Deloitte Goes Social... Mate!
Deloitte Australia has issued a very compelling report (both in terms of substance and an appealing format, unusual for a white paper) on the social media projects they conducted in 2010. In the authors' own words, they "have sculpted a cohesive message about Deloitte Australia's use of social media that is resonating around the world." Their use of social media has ranged from the use of Twitter in recruiting, to the creation of a Fantasy Football League for their clients during the World Cup, to internal Yammer groups.

(via Pete Williams, CEO of Deloitte Digital, @rexster on Twitter)
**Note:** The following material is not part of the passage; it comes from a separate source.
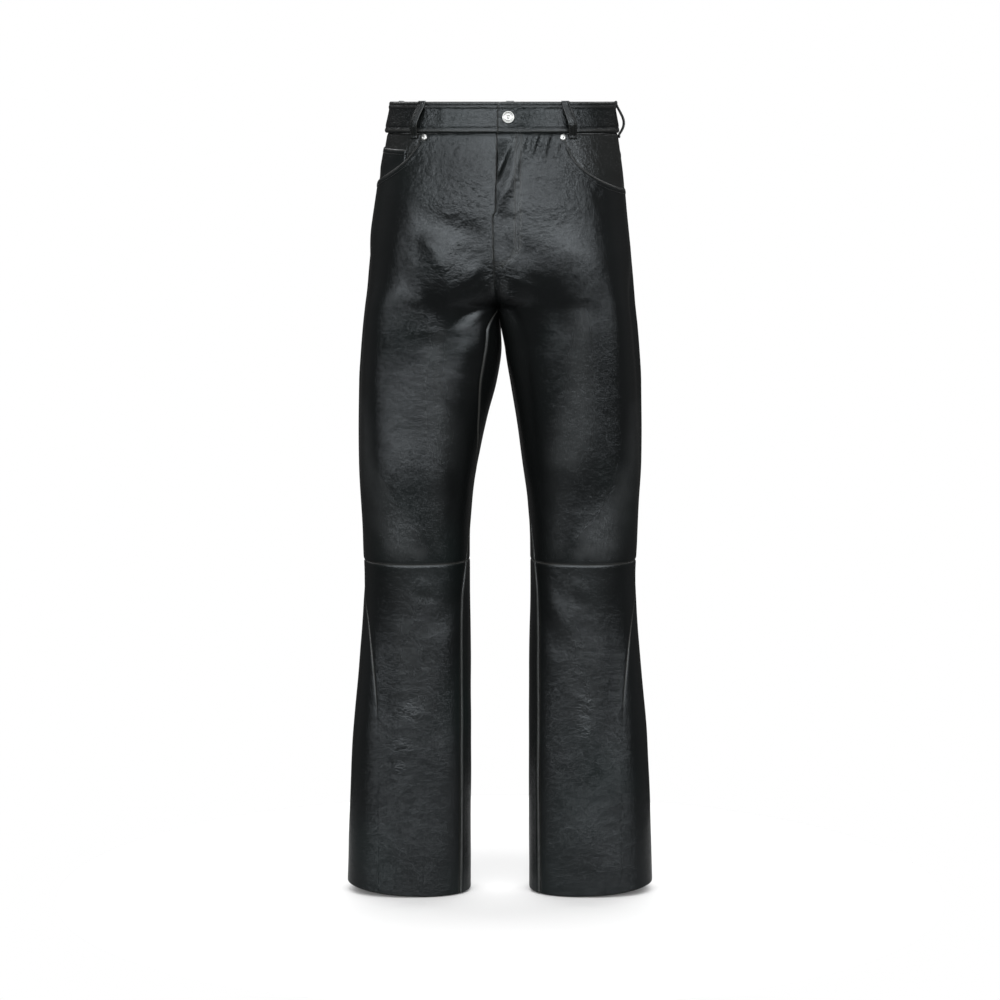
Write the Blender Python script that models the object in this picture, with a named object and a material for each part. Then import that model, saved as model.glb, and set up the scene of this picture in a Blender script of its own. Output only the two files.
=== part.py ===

Enterprise Architecture Skills Framework
The Open Group Architecture Framework (TOGAF) is a very large document -- about 700 pages -- but you can find in it many useful ideas, including reasonably short sections that can be used by themselves. Such is the case of Chapter 52 in Part VII, "Architecture Skills Framework." It lists about 75 individual skills, 9 distinct roles, 4 skill levels (background, awareness, knowledge, expert) and gives matrices mapping the roles to the skills they should possess at which level.
(alerted to this by a tweet from Stuart Macgregor, @RealiRM)
Privacy and Data Mining
Readers of TIME Magazine usually skip over the narcissistic columns of writer Joel Stein, but in this March 10 column, "Data Mining: How Companies Now Know Everything About You," Stein actually went serious on us and wrote a solid piece of research, well worth a read, on how companies track what we do on the Internet, how they sell it and for how much, what concerns are legitimate vs. paranoid, what you can do about it, and the limits of the measures you can take.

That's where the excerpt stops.